From now on, let $X = \mathbb{R}^2$ be the plane, and assume all actions are by orientation-preserving homeomorphisms.

We can say a lot about which discrete groups $G$ admit free, properly discontinuous actions on the plane, as follows. Suppose we have such an action of $G$ on the plane. Then the quotient $S = \mathbb{R}^2/G$ will be a surface (it will be 2nd countable, Hausdorff, and orientable, but not necessarily compact). The quotient map $\pi \colon \mathbb{R}^2 \to S$ is the universal cover.

By uniformization, we can put a metric of constant curvature 0 or -1 on $S$, which lifts to a constant-curvature metric on the plane. With this metric, $\mathbb{R}^2$ will be isometric to the Euclidean plane or the Poincare disk. And the Deck transformations will be a discrete group of isometries of this space, isomorphic to $G$.
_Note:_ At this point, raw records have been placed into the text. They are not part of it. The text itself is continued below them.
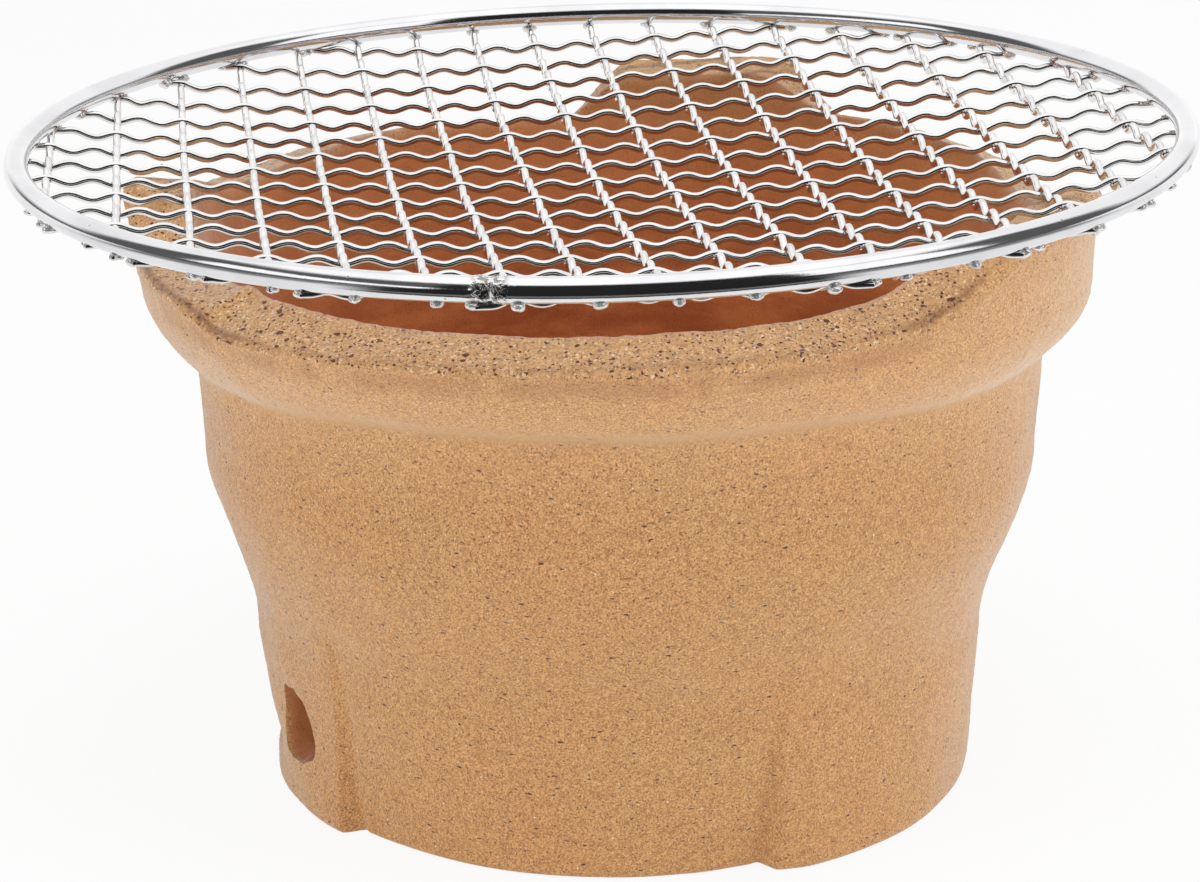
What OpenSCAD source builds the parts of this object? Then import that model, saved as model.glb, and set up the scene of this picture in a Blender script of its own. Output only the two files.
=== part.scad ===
// Charcoal brazier: an unglazed clay bowl with three lobes on its rim, a loose perforated fire
// grate on a ledge inside, and a round net of crimped steel wires that rests on the lobes.
// Millimetres, +Z up, origin on the clay body's axis in the plane that it stands on.
// Azimuths are in degrees from the front (-Y), positive towards the right (+X).

/* [Clay body] */
// Radius of the foot on its three raised panels
foot_r = 74.6; // [68:0.2:78]
// Radius where the shoulder starts
waist_r = 76; // [74:0.2:80]
// Height where the shoulder starts
waist_z = 32; // [26:1:42]
// Radius of the neck just above the shoulder
neck_r = 86; // [82:0.2:90]
// Height where the shoulder ends in the neck
shoulder_z = 72; // [60:1:78]
// Radius of the thick collar
collar_r = 96.2; // [92:0.2:102]
// Height of the crease where the neck steps out into the collar
lip_z = 92; // [86:1:96]
// Height where the collar reaches its full radius
collar_z = 107; // [100:1:110]
// Fullness of the collar's curve above the crease, from 1 for a straight cone
collar_curve = 1.7; // [1:0.1:3]
// How far the collar and the lobes lean out, in millimetres for each millimetre of height
collar_lean = 0.14; // [0:0.02:0.24]
// Rounding of the foot's lower edge
foot_round = 1.5; // [1:0.5:4]

/* [Raised foot panels] */
// Number of raised panels around the foot
panel_count = 3; // [2:1:5]
// Azimuth of the middle of the panel at the front right
panel_az = 48; // [40:1:60]
// Width of a panel as an angle
panel_span = 48; // [30:1:60]
// How far a panel stands out at the bottom
panel_rise = 4; // [2:0.5:6]
// Height where a panel fades into the body
panel_top = 46; // [36:1:52]

/* [Rim and lobes] */
// Wall thickness at the scraped rim
rim_wall = 12.4; // [9:0.2:16]
// Angle of the scraped band, which falls outwards
rim_slope = 15; // [5:1:30]
// Height of the front dip at the rim's outer edge
front_dip_z = 111.5; // [106:0.5:118]
// Height of the dip at the back left
left_dip_z = 114; // [106:0.5:118]
// Height of the dip at the back right
right_dip_z = 116; // [106:0.5:118]
// Azimuth of the lobe at the left
left_lobe_az = -78; // [-90:1:-70]
// Azimuth of the lobe at the front right
right_lobe_az = 60; // [50:1:70]
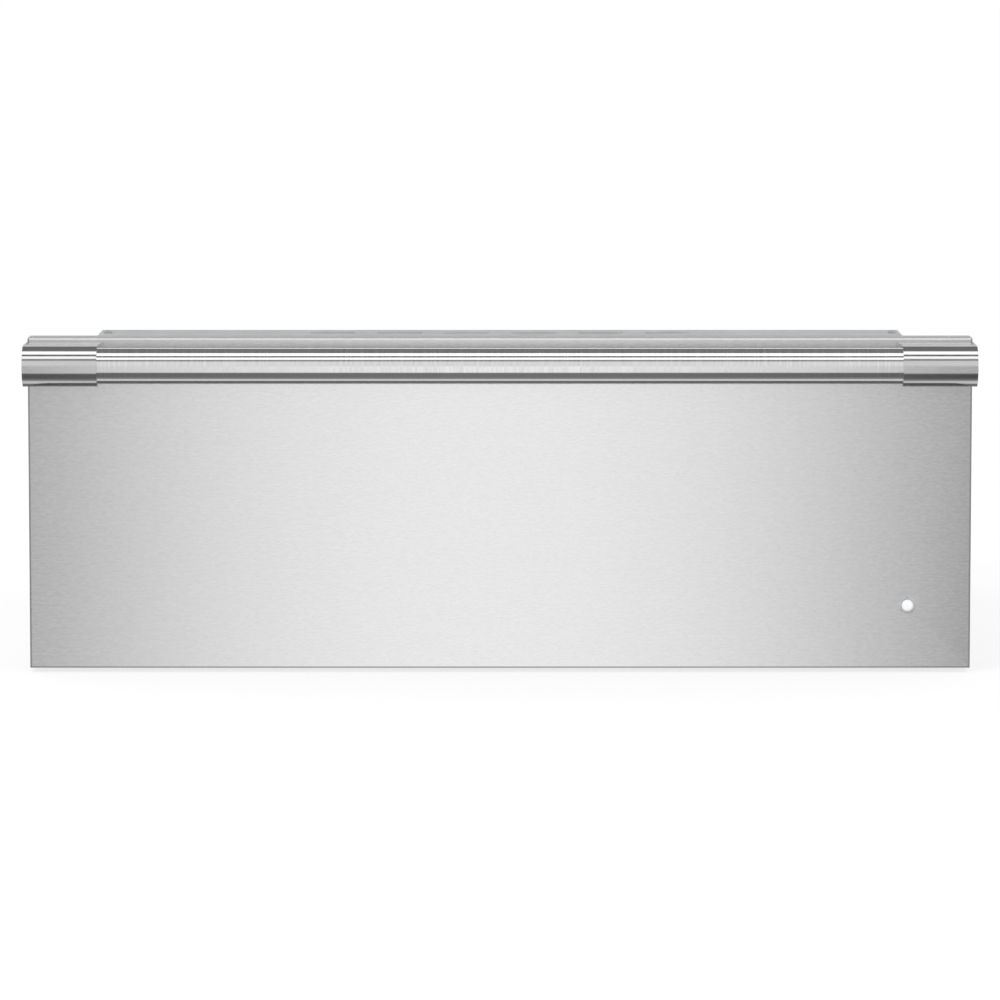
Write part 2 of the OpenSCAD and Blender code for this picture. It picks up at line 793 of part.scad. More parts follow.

Much is known about discrete groups of isometries of the Euclidean plane or Poincare disk (the latter are Fuchsian groups). For example, the discrete Heisenberg group $H$ (which I am interested in) is not one of these. Therefore, $H$ does not admit free, properly discontinuous actions on the plane.

Here is my question. Suppose we consider free, wandering actions on the plane. Then the quotient $\mathbb{R}^2 \to \mathbb{R}^2/G$ is still a covering map, and $\mathbb{R}^2/G$ is still a (locally Euclidean, 2nd countable) surface, but not necessarily Hausdorff. What can the fundamental group of a non-Hausdorff surface be? In particular, could it be the Heisenberg group? If so, $H$ might admit free, wandering actions on $\mathbb{R}^2$.